Wie allgemein erwartet, senkte die Fed ihren Zinssatz um 25 Basispunkte auf 2,25 Prozent. Sie unterstrich damit ihre Einschätzung, dass die US-Wirtschaft eine solide Wachstumsdynamik aufweist und der Arbeitsmarkt 'stark‘ sei. Die Zinssenkung wurde jedoch als vorbeugende Massnahme begründet, um die Wirtschaft vor einer Wachstumsverlangsamung in China und Europa sowie vor Unsicherheit über Handelsspannungen und Geopolitik zu schützen. Beides wird voraussichtlich noch länger bestehen bleiben. Tatsächlich scheinen sich China und die USA auf Kollisionskurs zu befinden, ohne dass eine einfache Lösung in Sicht ist. "Diese Spannung könnte auf andere Politikbereiche übergreifen und gefährliche Auswirkungen auf die Weltwirtschaft haben", befürchtet Collard. Unterdessen ist zudem die Wahrscheinlichkeit eines harten Brexit-Szenarios in jüngster Zeit sprunghaft gestiegen, da der neu gewählte britische Premierminister Boris Johnson angekündigt hat, die EU bis zum 31. Oktober zu verlassen, komme, was wolle – auch wenn dies bedeutet, ohne ein Abkommen zu gehen.

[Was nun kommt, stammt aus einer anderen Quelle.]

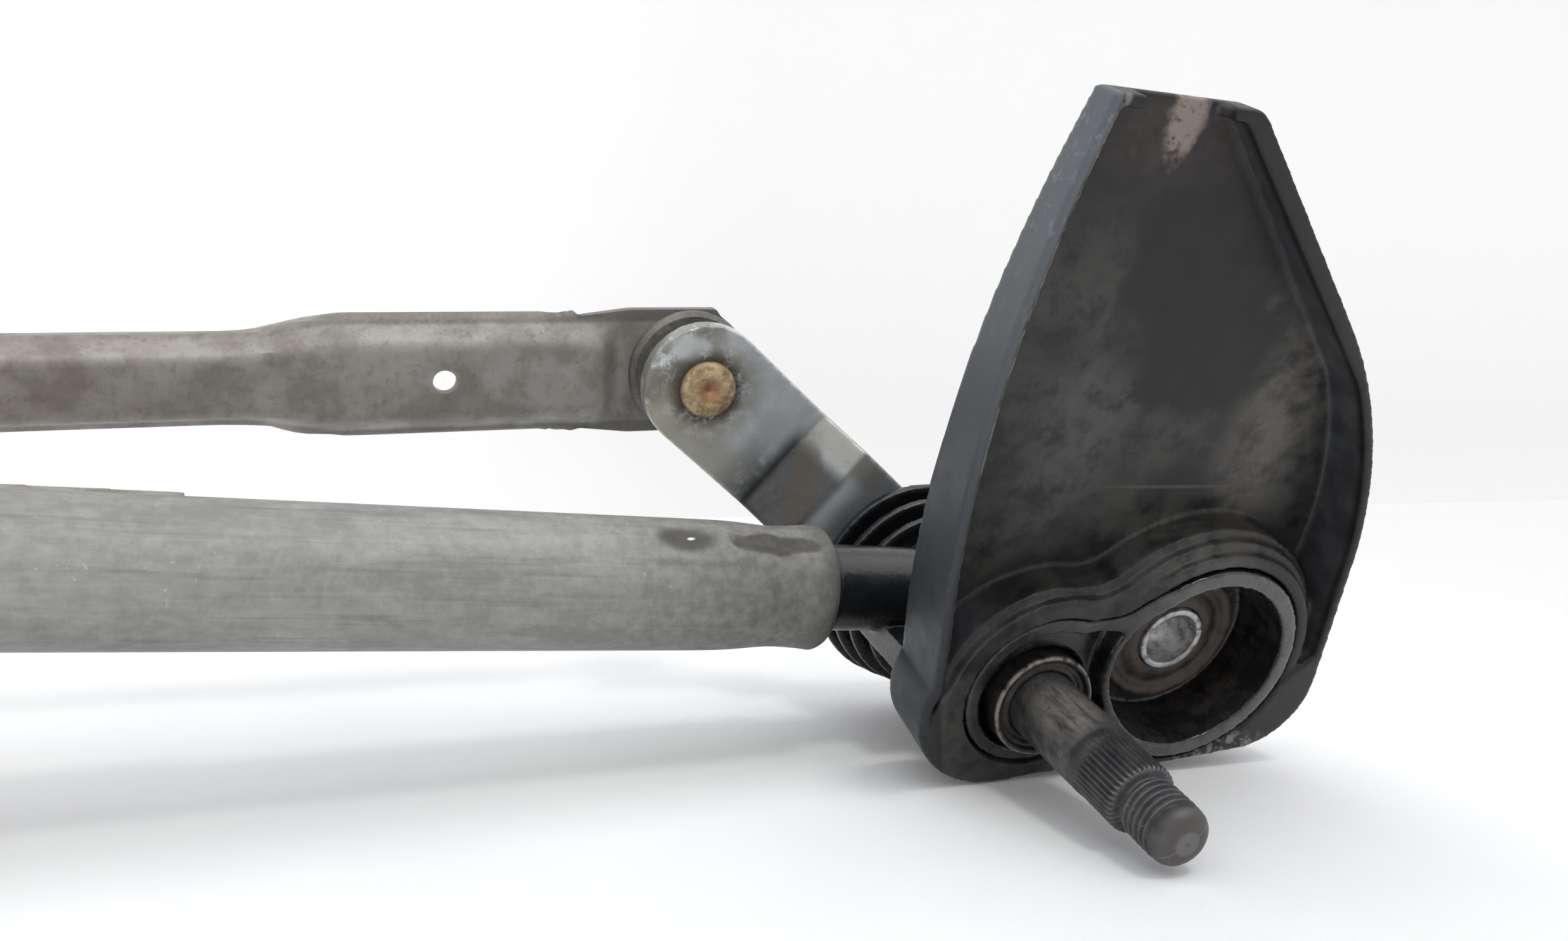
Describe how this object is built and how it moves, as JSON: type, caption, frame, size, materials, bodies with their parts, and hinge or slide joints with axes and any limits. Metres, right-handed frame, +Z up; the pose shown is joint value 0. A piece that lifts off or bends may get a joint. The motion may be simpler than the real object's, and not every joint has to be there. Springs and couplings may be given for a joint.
{
  "type": "windscreen wiper linkage pivot end",
  "caption": "Wiper linkage pivot end: frame tube, cast pivot housing with sealing dish, splined spindle, crank lever and drive link.",
  "frame": {"origin": "on the spindle's axis, at the middle of the knurled wiper-arm seat", "axes": "+Z up as the assembly lies on a bench, +X along the frame tube towards the dish, -Y towards the spindle's tip side; the spindle slopes down 13.8 degrees towards its tip"},
  "size_m": [0.3203, 0.1169, 0.1081],
  "materials": {
    "galvanised_steel": "mottled dull galvanised",
    "passivated_steel": "dull brown-grey passivated",
    "black_casting": "gloss black painted casting",
    "sintered_bronze": "oiled sintered bronze",
    "black_plastic": "satin black, dusty",
    "brown_black_rubber": "brown-black rubber",
    "bright_sleeve": "bright rolled sleeve",
    "seal_rubber": "black rubber",
    "dark_steel": "dark phosphated steel",
    "dark_cap": "dark satin",
    "spring_steel": "spring steel",
    "washer_steel": "plain steel",
    "zinc_plate": "bright zinc plate with a yellow tint",
    "yellow_zinc": "yellow passivated zinc",
    "socket_plastic": "dull grey-brown acetal"
  },
  "bodies": {
    "root": {"frame_tube": "galvanised_steel", "motor_bracket": "passivated_steel", "pivot_housing": "black_casting", "front_bush": "sintered_bronze", "rear_bush": "sintered_bronze", "sealing_dish": "black_plastic", "mount_grommet": "brown_black_rubber", "mount_sleeve": "bright_sleeve", "shaft_seal": "seal_rubber"},
    "spindle": {"spindle": "dark_steel", "dust_cap": "dark_cap", "retaining_clip": "spring_steel", "front_washer": "washer_steel", "rear_washer": "washer_steel", "wave_washer": "spring_steel", "crank_lever": "zinc_plate", "ball_stud": "yellow_zinc"},
    "link": {"drive_link": "passivated_steel", "ball_socket": "socket_plastic", "socket_seal": "seal_rubber", "far_socket": "socket_plastic", "far_seal": "seal_rubber"}
  },
  "joints": [
    {"name": "spindle_turn", "type": "hinge", "parent": "root", "child": "spindle", "pos_m": [0, 0, 0], "axis": [0, 0.9711, 0.2385], "range_deg": [-4, 100]},
    {"name": "link_swing", "type": "hinge", "parent": "spindle", "child": "link", "pos_m": [-0.04375, 0.08667, 0.05777], "axis": [0, 0.9711, 0.2385], "range_deg": [-102, 6]}
  ],
  "couplings": [
    {"joint": "link_swing", "follows": "spindle_turn", "ratio": -1}
  ]
}
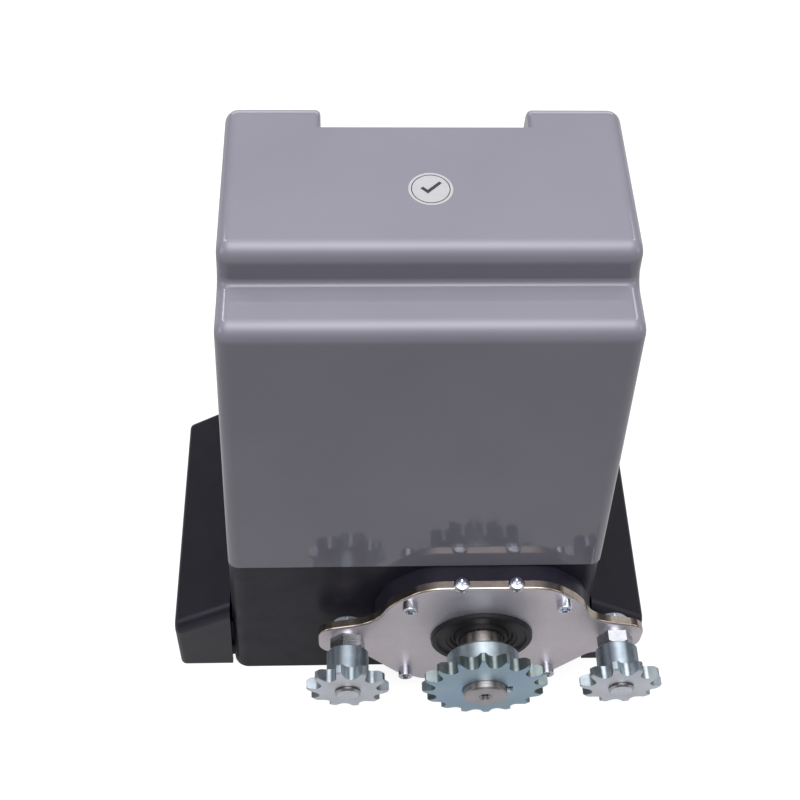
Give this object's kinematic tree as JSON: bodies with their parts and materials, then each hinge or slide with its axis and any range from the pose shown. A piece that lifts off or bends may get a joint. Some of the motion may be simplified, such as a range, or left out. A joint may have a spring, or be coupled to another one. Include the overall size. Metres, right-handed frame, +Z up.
{
  "type": "sliding gate gearmotor",
  "caption": "Worm gearmotor for a sliding gate: moulded cover on a cast base with covered anchor feet, and a chain plate with a drive sprocket between idlers.",
  "frame": {"origin": "centre of the base casting's underside", "axes": "+Z up, -Y towards the gate and the sprockets, +X to the right seen from the gate"},
  "size_m": [0.2852, 0.2099, 0.3506],
  "materials": {
    "housing": "black powder-coated casting, satin",
    "cover": "glossy grey moulded ABS",
    "foot_cover": "black moulded plastic, satin",
    "nickel": "nickel-plated steel plate",
    "zinc": "bright zinc-plated steel",
    "blue_zinc": "blue passivated zinc-plated steel",
    "steel": "machined steel",
    "black_steel": "black oxide steel",
    "rubber": "black nitrile rubber",
    "raw_aluminium": "die-cast aluminium",
    "bronze": "cast bronze",
    "laminations": "stacked electrical steel",
    "copper": "enamelled copper wire",
    "gasket": "green fibre gasket",
    "lever": "black glass-filled nylon",
    "board": "green circuit board",
    "relay": "blue relay cases",
    "terminal": "green screw terminals",
    "capacitor": "white plastic can",
    "small_capacitor": "black sleeved capacitors",
    "sheet_steel": "galvanised sheet steel",
    "sensor": "black potted sensor",
    "sticker": "white paper label"
  },
  "bodies": {
    "housing": {"gear_housing": "housing", "housing_lid": "raw_aluminium", "lid_gasket": "gasket", "lid_screws": "zinc", "levelling_screws": "zinc", "cable_grommet": "rubber", "chain_plate": "nickel", "plate_screws": "zinc", "limit_bracket_screws": "zinc", "seal_retainer": "black_steel", "oil_seal": "rubber", "output_front_bearing": "steel", "output_rear_bearing": "steel", "worm_tip_bearing": "steel", "motor_lower_bearing": "steel", "motor_upper_bearing": "steel", "left_idler_axle": "zinc", "right_idler_axle": "zinc", "idler_washers": "zinc", "idler_nuts": "zinc", "worm_seal": "rubber", "motor_lower_endbell": "raw_aluminium", "motor_upper_endbell": "raw_aluminium", "stator_core": "laminations", "stator_windings": "copper", "motor_bolts": "zinc", "run_capacitor": "capacitor", "capacitor_clamp": "sheet_steel", "transformer": "laminations", "board_bracket": "sheet_steel", "control_board": "board", "board_relays": "relay", "terminal_blocks": "terminal", "board_capacitors": "small_capacitor", "limit_sensor": "sensor"},
    "cover": {"cover": "cover", "inspection_sticker": "sticker", "cover_screws": "zinc"},
    "left_foot_cover": {"left_foot_cover": "foot_cover"},
    "right_foot_cover": {"right_foot_cover": "foot_cover"},
    "output": {"output_shaft": "steel", "sprocket_key": "steel", "clutch_key": "steel", "drive_sprocket": "blue_zinc", "sprocket_set_screw": "black_steel", "spacer_sleeve": "steel", "clutch_spring": "steel"},
    "wheel": {"worm_wheel": "bronze", "wheel_bush": "bronze"},
    "clutch": {"clutch_dog": "steel"},
    "fork": {"shift_fork": "steel"},
    "lever": {"release_lever": "lever", "release_crank": "steel"},
    "lock": {"key_lock": "zinc"},
    "motor_rotor": {"motor_shaft": "steel", "rotor": "laminations"},
    "left_idler": {"left_idler_sprocket": "zinc", "left_idler_bush": "bronze"},
    "right_idler": {"right_idler_sprocket": "zinc", "right_idler_bush": "bronze"}
  },
  "joints": [
    {"name": "output_spin", "type": "hinge", "parent": "housing", "child": "output", "pos_m": [0.04, -0.1205, 0.07], "axis": [0, 1, 0], "continuous": true},
    {"name": "wheel_spin", "type": "hinge", "parent": "housing", "child": "wheel", "pos_m": [0.04, -0.015, 0.07], "axis": [0, 1, 0], "continuous": true},
    {"name": "motor_spin", "type": "hinge", "parent": "housing", "child": "motor_rotor", "pos_m": [0, -0.015, 0.07], "axis": [0, 0, 1], "continuous": true},
    {"name": "left_idler_spin", "type": "hinge", "parent": "housing", "child": "left_idler", "pos_m": [-0.0378, -0.1205, 0.07], "axis": [0, 1, 0], "continuous": true},
    {"name": "right_idler_spin", "type": "hinge", "parent": "housing", "child": "right_idler", "pos_m": [0.1178, -0.1205, 0.07], "axis": [0, 1, 0], "continuous": true},
    {"name": "release_turn", "type": "hinge", "parent": "housing", "child": "lever", "pos_m": [0.03, 0.0695, 0.14], "axis": [0, 0, -1], "range_deg": [0, 90]},
    {"name": "fork_slide", "type": "slide", "parent": "housing", "child": "fork", "axis": [0, 1, 0], "range_m": [0, 0.0061]},
    {"name": "clutch_slide", "type": "slide", "parent": "output", "child": "clutch", "axis": [0, 1, 0], "range_m": [0, 0.0061]},
    {"name": "key_turn", "type": "hinge", "parent": "lever", "child": "lock", "pos_m": [-0.022, 0.07, 0.1415], "axis": [0, 1, 0], "range_deg": [0, 90]},
    {"name": "cover_lift", "type": "slide", "parent": "housing", "child": "cover", "axis": [0, 0, 1], "range_m": [0, 0.25]},
    {"name": "left_foot_cover_pull", "type": "slide", "parent": "housing", "child": "left_foot_cover", "axis": [-1, 0, 0], "range_m": [0, 0.05]},
    {"name": "right_foot_cover_pull", "type": "slide", "parent": "housing", "child": "right_foot_cover", "axis": [1, 0, 0], "range_m": [0, 0.05]}
  ],
  "couplings": [
    {"joint": "wheel_spin", "follows": "output_spin", "ratio": 1},
    {"joint": "motor_spin", "follows": "output_spin", "ratio": -30},
    {"joint": "fork_slide", "follows": "release_turn", "m_per_rad": 0.0038197},
    {"joint": "clutch_slide", "follows": "release_turn", "m_per_rad": 0.0038197}
  ]
}
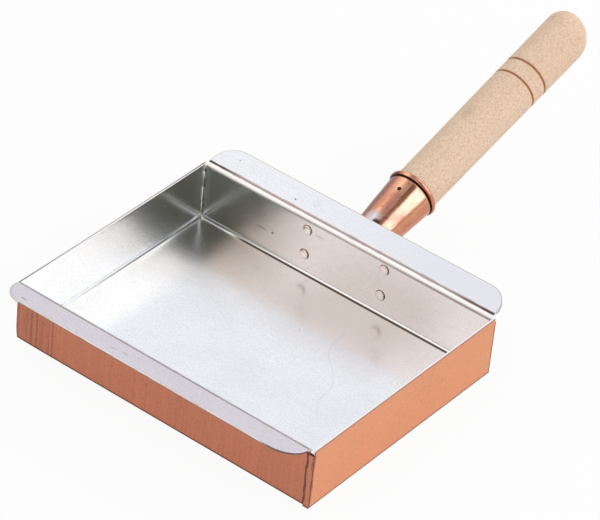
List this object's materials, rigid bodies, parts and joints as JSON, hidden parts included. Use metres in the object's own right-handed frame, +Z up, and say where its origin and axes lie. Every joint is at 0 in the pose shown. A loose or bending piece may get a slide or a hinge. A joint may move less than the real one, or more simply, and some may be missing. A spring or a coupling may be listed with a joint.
{
  "type": "tamagoyaki pan",
  "caption": "Rectangular omelette pan: shallow tinned copper tray with flanged front and back walls and a sloping wooden handle in a riveted copper socket.",
  "frame": {"origin": "centre of the tray's flat base", "axes": "+Z up out of the tray, +Y along the handle, +X to the right seen from the front"},
  "size_m": [0.195, 0.3701, 0.0892],
  "materials": {
    "copper_sheet": "fine brushed copper",
    "tin_lining": "wiped tin, satin",
    "tin_solder": "drawn tin solder",
    "polished_copper": "polished copper",
    "rivet": "copper rivet, tinned inside the tray",
    "plain_wood": "turned and sanded, unvarnished",
    "iron_nail": "dark iron"
  },
  "bodies": {
    "root": {"tray_body": "copper_sheet", "tin_lining": "tin_lining", "solder_front_left": "tin_solder", "solder_front_right": "tin_solder", "solder_back_left": "tin_solder", "solder_back_right": "tin_solder", "handle_socket": "polished_copper", "rivet_upper_left": "rivet", "rivet_upper_right": "rivet", "rivet_lower_left": "rivet", "rivet_lower_right": "rivet", "wooden_handle": "plain_wood", "handle_nail": "iron_nail"}
  },
  "joints": []
}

Während der Pressekonferenz beschrieb der Vorsitzende der Fed, Jerome Powell, die Entscheidung als Anpassung der Geldpolitik auf mittlere Sicht – eine Absicherung, die das Risikomanagement erleichtert – im Gegensatz zu einem langwierigen Zinssenkungszyklus. Die Risiken für die Weltwirtschaft liessen auf ein niedrigeres Wachstum als erwartet schliessen, was die Fed zu aggressiveren Zinssenkungen zwingen würde, als sie es vorsieht. "Sind das wirklich gute Nachrichten", fragt Collard rhetorisch.